Building Apps with Voice AI APIs

Practical patterns for integrating TTS and voice cloning APIs into production applications

What you’ll learn and how you can apply it

Compare and select voice AI APIs (TTS providers and voice cloning services) to reduce integration cost and match quality, latency, and capability to a specific product requirement
Build a text preprocessing pipeline that normalizes and prepares input for consistent, high-quality TTS output, eliminating the edge cases that cause production failures and unpredictable API costs
Integrate a voice cloning API into an application, configure it for a target speaker or use case and determine when the baseline output meets production quality and when additional tuning is needed
Design and apply a quality evaluation framework for TTS output (combining automated metrics with a structured human evaluation rubric) to measure output quality objectively and make data-driven provider and configuration decisions

Course description

Teams across industries are integrating voice AI to reduce voice production costs, scale customer-facing audio, improve product accessibility, and automate content workflows. But the path from API documentation to reliable production output is where most projects stall—inconsistent speech quality, unpredictable costs across providers, preprocessing failures that silently degrade output and no systematic way to measure whether the voice actually sounds right. These are engineering problems with repeatable solutions, and this course teaches them.

Lead machine learning engineer Farah Abdou gives you a hands-on, production-focused framework for building applications with voice AI APIs. You’ll learn how to select and compare TTS and voice cloning APIs, integrate them into real applications, preprocess text input for consistent output quality, and evaluate speech results systematically. Exercises include diverse input types (including text with non-Latin characters) to show how preprocessing decisions affect output quality and cost across different content domains. You’ll leave with a GitHub repository containing working integration code, evaluation scripts, and reusable patterns you can apply immediately in your own projects.

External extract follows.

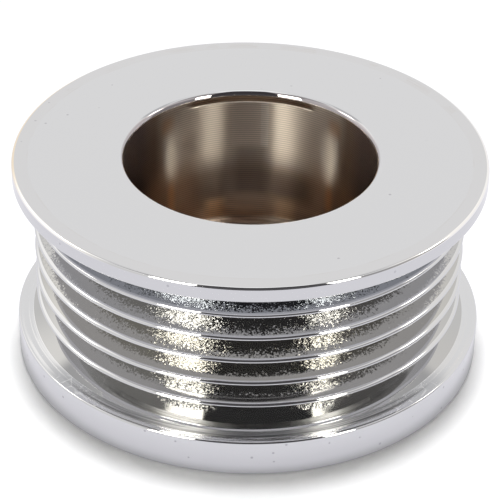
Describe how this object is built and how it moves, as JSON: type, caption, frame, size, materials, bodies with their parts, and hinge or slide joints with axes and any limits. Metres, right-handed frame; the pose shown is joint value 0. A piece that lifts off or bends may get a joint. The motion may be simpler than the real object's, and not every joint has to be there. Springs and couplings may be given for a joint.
{
  "type": "ribbed belt pulley",
  "caption": "Chrome-plated ribbed belt pulley: V grooves between two flanges, with a deep nut recess in the front and a shaft hole through the web at the rear.",
  "frame": {"origin": "on the turning axis, at the plane of the rear face that the pulley stands on", "axes": "+Z along the turning axis from the rear face towards the open front face; the section is the same all round, so +X and +Y are any two directions across it"},
  "size_m": [0.065, 0.065, 0.0297],
  "materials": {
    "chrome_plate": "bright chrome over polished steel, granular in the grooves, thin and brownish down the bore"
  },
  "bodies": {
    "root": {"pulley": "chrome_plate"}
  },
  "joints": []
}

This live event is for you because...

You’re an ML engineer, software developer, or industry practitioner who’s responsible for building or integrating speech and voice features into a product.
You’ve integrated a TTS API and hit problems such as inconsistent output quality, unexpected costs, or no way to measure whether the voice meets your product's quality bar.
You want a repeatable pipeline and evaluation workflow you can apply immediately to reduce voice AI integration risk and ship voice features with confidence.

Prerequisites

Python 3.10–3.12 with pip installed on your computer
Course GitHub repo cloned (link to come)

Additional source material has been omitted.